The legislative history contains an additional indication that Congress viewed the term "flexible" in these tariff items as carrying its common or dictionary meaning. In 1977 the chairman of the House subcommittee requested that "in order to clarify the dutiable status of acrylic sheets," the Customs Service give the committee "an explanation of our practice with respect to the term 'flexibility' as it applies to acrylic sheets classifiable under item 771.42." Letter from G.R. Dickerson to Representative Charles A. Vanik (July 13, 1977). In response, the Acting Commissioner of Customs stated that the agency's practice "is guided by" the Sekisui case. He then stated:


The court's test is exceptionally broad and has caused some administrative difficulty. Further, it appears that as a result of the court's decision some merchandise is being treated as flexible for tariff purposes which was not so regarded by the framers of the tariff schedules.


A quantitiative [sic] test, based on the modulus of elasticity in flexure would be easier to administer and lead to more consistent results.


Id. The "modulus of elasticity in flexure" test--under which these acrylic sheets would be classified as "other" than "flexible"--is the one the appellant urges as the proper basis for determining flexibility vel non.

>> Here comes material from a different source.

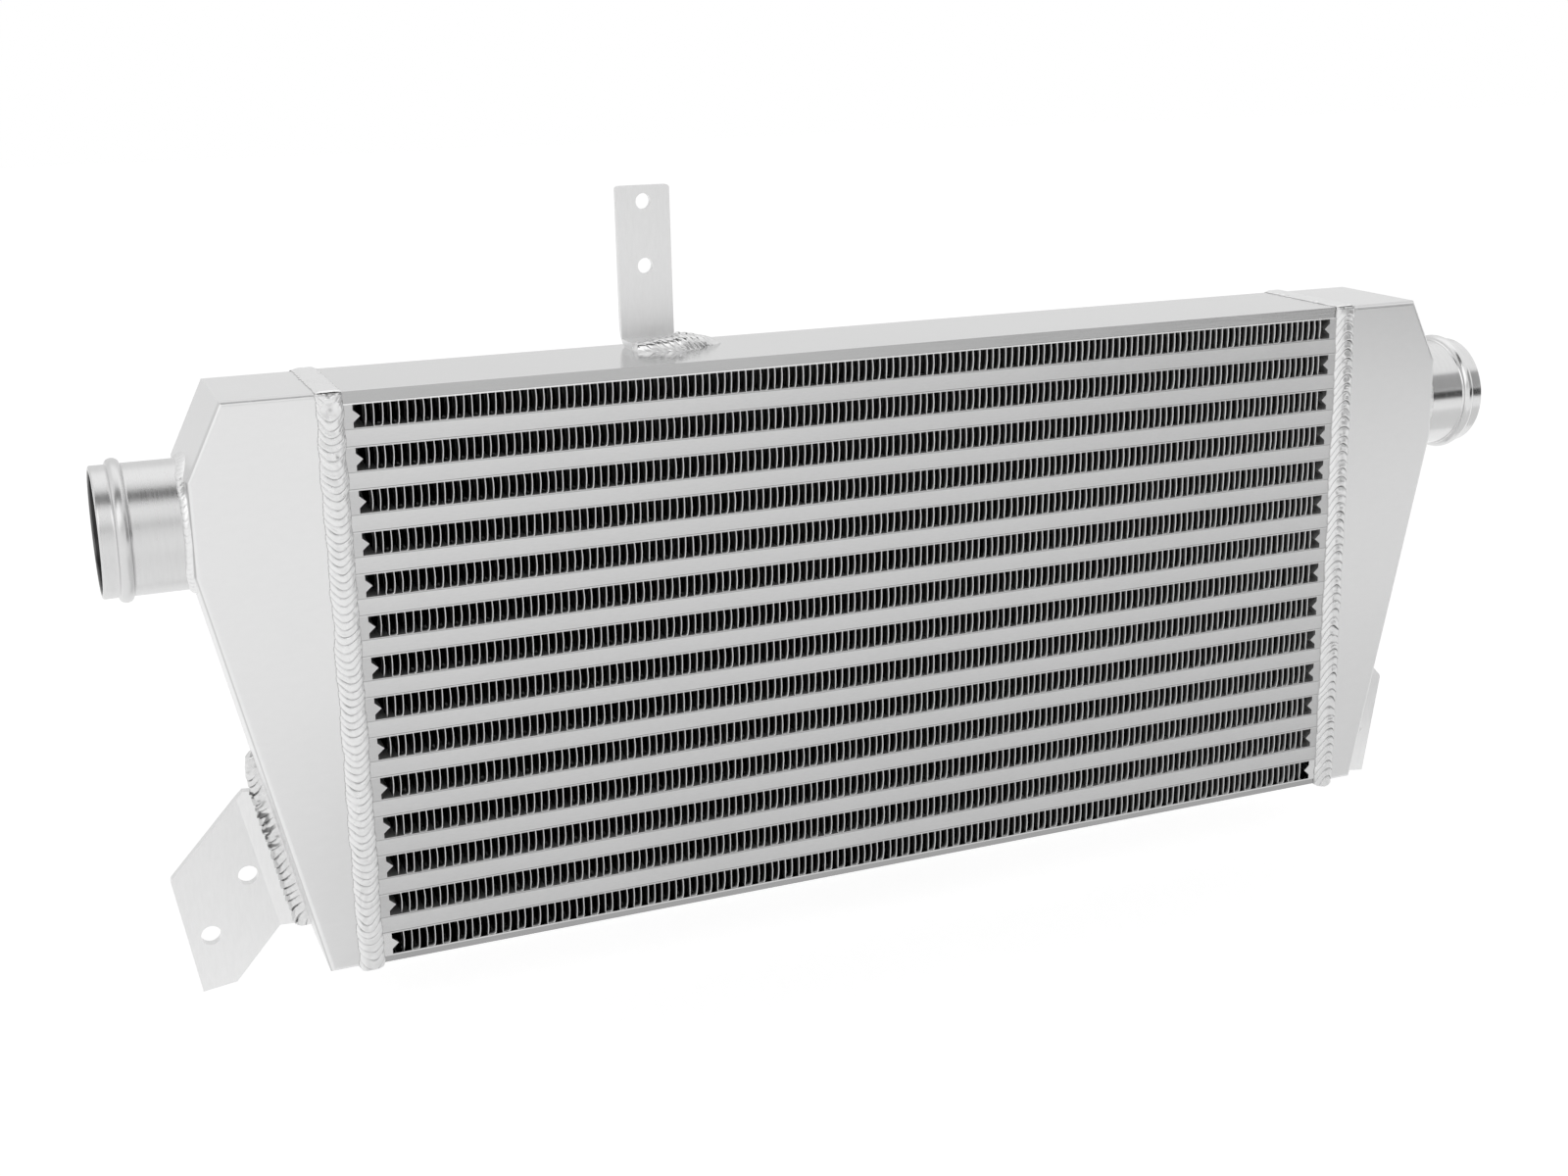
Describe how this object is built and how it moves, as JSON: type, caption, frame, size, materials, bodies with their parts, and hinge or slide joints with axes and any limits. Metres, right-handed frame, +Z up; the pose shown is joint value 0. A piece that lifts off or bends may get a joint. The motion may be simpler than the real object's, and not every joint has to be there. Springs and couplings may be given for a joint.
{
  "type": "intercooler",
  "caption": "Bar-and-plate intercooler: wide finned core, welded end tanks that taper downwards, hose stubs on both ends and drilled mounting brackets.",
  "frame": {"origin": "middle of the whole object's box", "axes": "+X along the core towards the right stub, +Y through the fins from front to back, +Z up"},
  "size_m": [0.6246, 0.0604, 0.3164],
  "materials": {
    "tank": "satin brushed aluminium",
    "bar": "mill-finish aluminium, faintly grained",
    "side_plate": "rolled aluminium, bright on its broad face",
    "fin": "bright folded foil, dark between the folds",
    "stub": "turned and polished aluminium",
    "bracket": "plain sheet aluminium",
    "weld": "rippled weld metal, matt to silky"
  },
  "bodies": {
    "root": {"air_fin_01": "fin", "air_fin_02": "fin", "air_fin_03": "fin", "air_fin_04": "fin", "air_fin_05": "fin", "air_fin_06": "fin", "air_fin_07": "fin", "air_fin_08": "fin", "air_fin_09": "fin", "air_fin_10": "fin", "air_fin_11": "fin", "air_fin_12": "fin", "air_fin_13": "fin", "air_fin_14": "fin", "bottom_side_plate": "side_plate", "bracket_welds": "weld", "charge_cell_01": "bar", "charge_cell_02": "bar", "charge_cell_03": "bar", "charge_cell_04": "bar", "charge_cell_05": "bar", "charge_cell_06": "bar", "charge_cell_07": "bar", "charge_cell_08": "bar", "charge_cell_09": "bar", "charge_cell_10": "bar", "charge_cell_11": "bar", "charge_cell_12": "bar", "charge_cell_13": "bar", "charge_fin_01": "fin", "charge_fin_02": "fin", "charge_fin_03": "fin", "charge_fin_04": "fin", "charge_fin_05": "fin", "charge_fin_06": "fin", "charge_fin_07": "fin", "charge_fin_08": "fin", "charge_fin_09": "fin", "charge_fin_10": "fin", "charge_fin_11": "fin", "charge_fin_12": "fin", "charge_fin_13": "fin", "left_bracket": "bracket", "left_tank": "tank", "left_tank_weld": "weld", "pipe_welds": "weld", "pipes": "stub", "right_bracket": "bracket", "right_tank": "tank", "right_tank_weld": "weld", "top_bracket": "bracket", "top_side_plate": "side_plate"}
  },
  "joints": []
}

Congress, however, made no change in these items, although it did change other parts of the tariff schedules. This failure to take any action in response to the government's suggestion that a change from the dictionary meaning in Sekisui would be appropriate, at least suggests that the Congress acquiesced in the Sekisui interpretation of the term "flexible."


The decision of the Court of International Trade is affirmed.